Don’t you set down on the steps.
‘Cause you finds it’s kinder hard.
Don’t you fall now—
For I’se still goin’, honey,
I’se still climbin’,
And life for me ain’t been no crystal stair.

I didn’t go to the principal’s office that day, and I didn’t quit.  I plugged along, trial and error, following my gut, trying to make a difference with these children that didn’t matter much to anyone.  The nobody’s, that’s what society said they were.  I was trying to make a class of nobody’s feel like somebody’s – even if for only an hour a day.

Unofficial Field Trip

Fast forward to Spring, a Saturday morning in the Township Auditorium –  my college graduation.   I didn’t know it, but we were about to have what teachers call a cumulating activity.  I looked out into the audience and saw some of my rag tag little middle school students.  Jenny Lathan was right there in the pack.  They had come to see me graduate.  I’m guessing they walked or took the bus.  Were they just looking for a bit of adventure?  Was college graduation something they needed to see to believe?  Were they wanting to show me they were proud of me?  I think it was simply this:  I had been their teacher.  They had been my students, and we had been a team.

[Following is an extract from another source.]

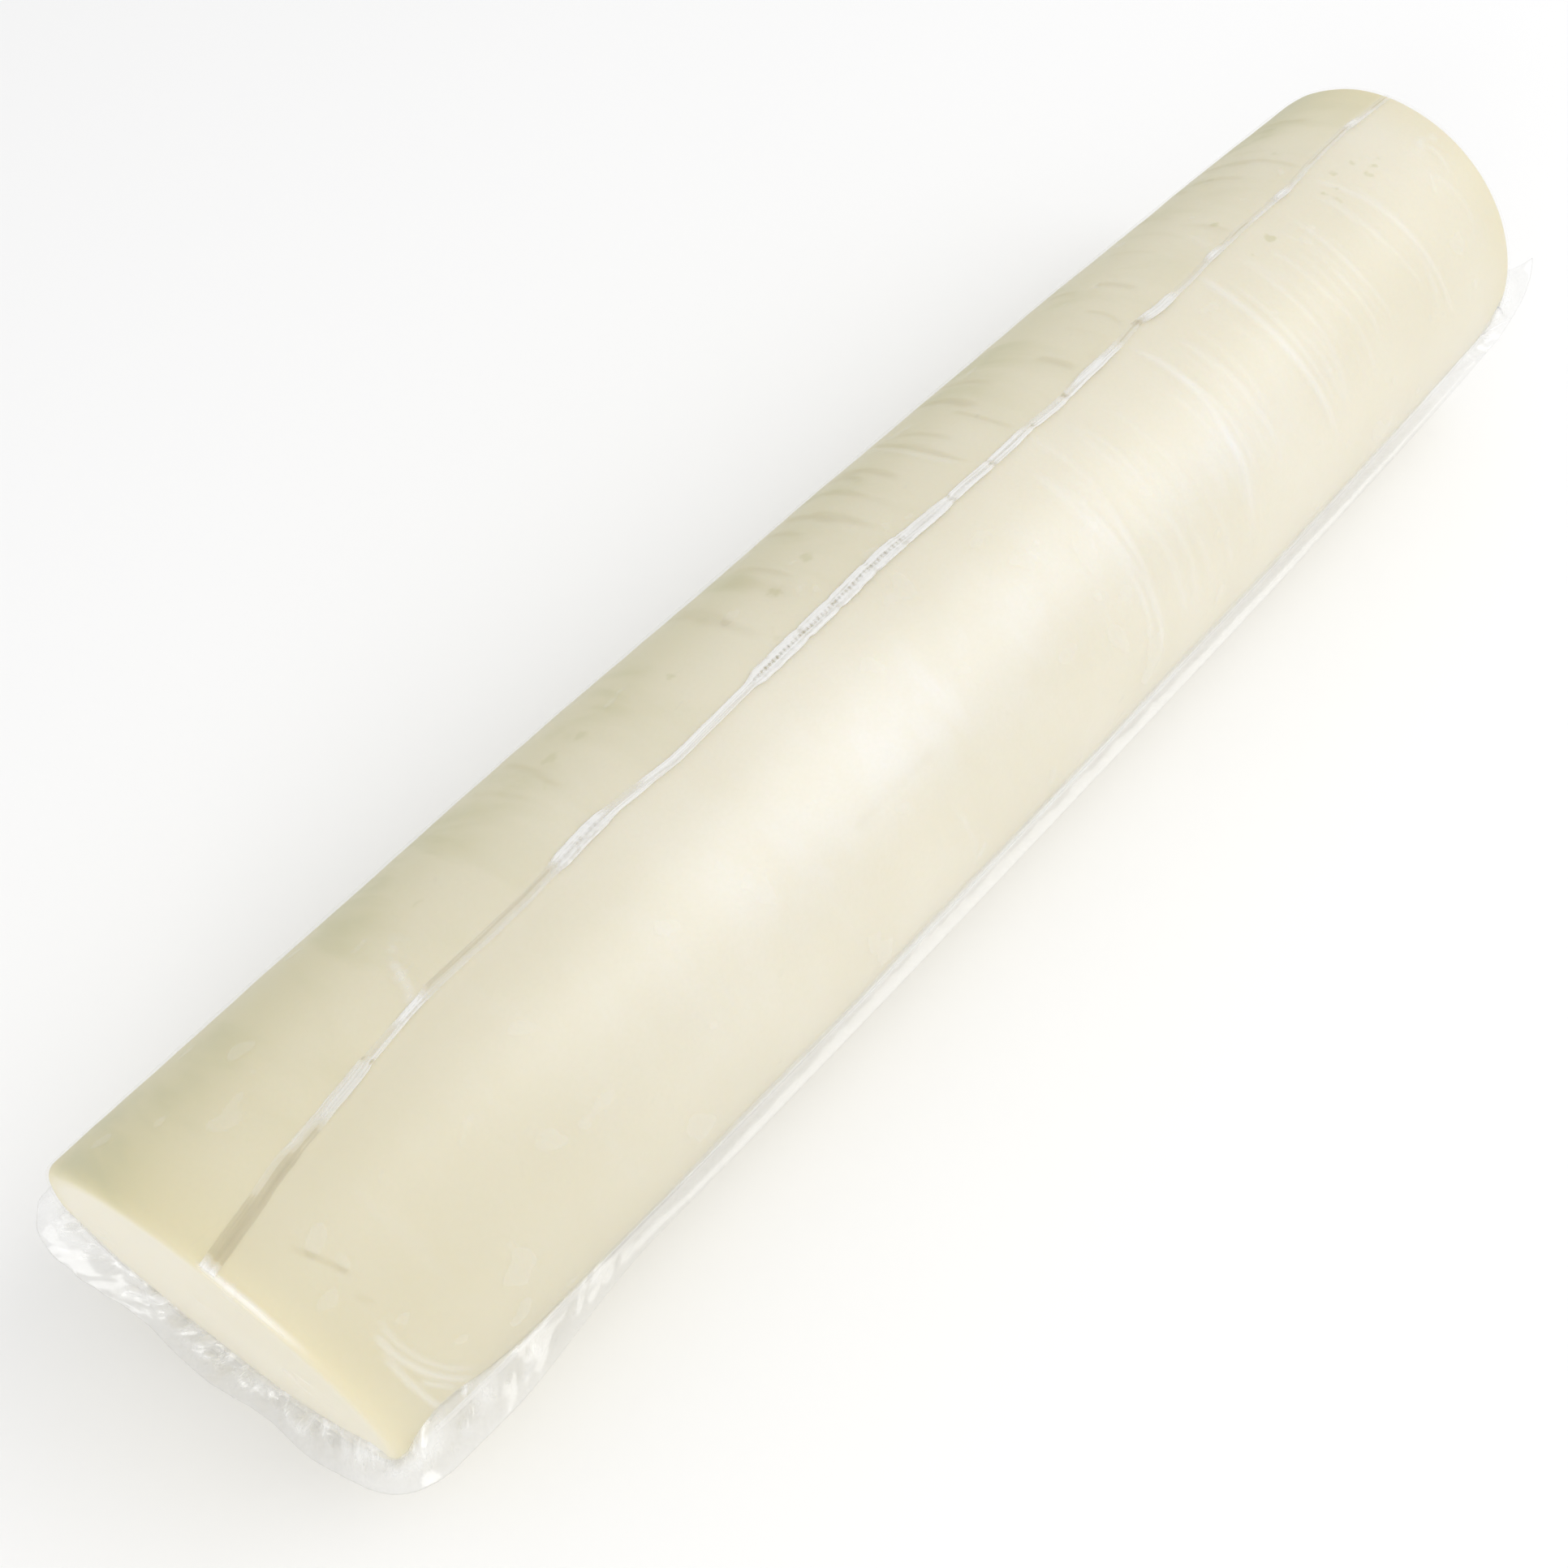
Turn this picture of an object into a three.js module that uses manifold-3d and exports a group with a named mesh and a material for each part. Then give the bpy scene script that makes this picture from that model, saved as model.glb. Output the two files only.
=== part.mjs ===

I was young and probably made a million mistakes, but as best I could I was there for them.   That morning, they were there for me.

Sometimes I wonder what became of Jenny.  I would like to think she graduated high school, then college and is a writer or an English teacher somewhere.  I would like to think she is safe and that nobody beats her anymore.  But I don’t know.  She could be in jail.

But I do know this.  I can’t read that beautiful poem without thinking of that girl.  Her life was no crystal stair, for sure.

For those few months that spring, she turned some corners and reached some landings.

I hope she didn’t sit down on the steps.  I hope she’s still going.  I hope she’s still climbing.  For sure, Jenny Latham’s life was no crystal stair.

But for those few months, in that classroom, Jenny Latham’s voice was heard.  Her voice mattered.  For a few months, that spring, Jenny’s soul got to soar, if only for an hour a day.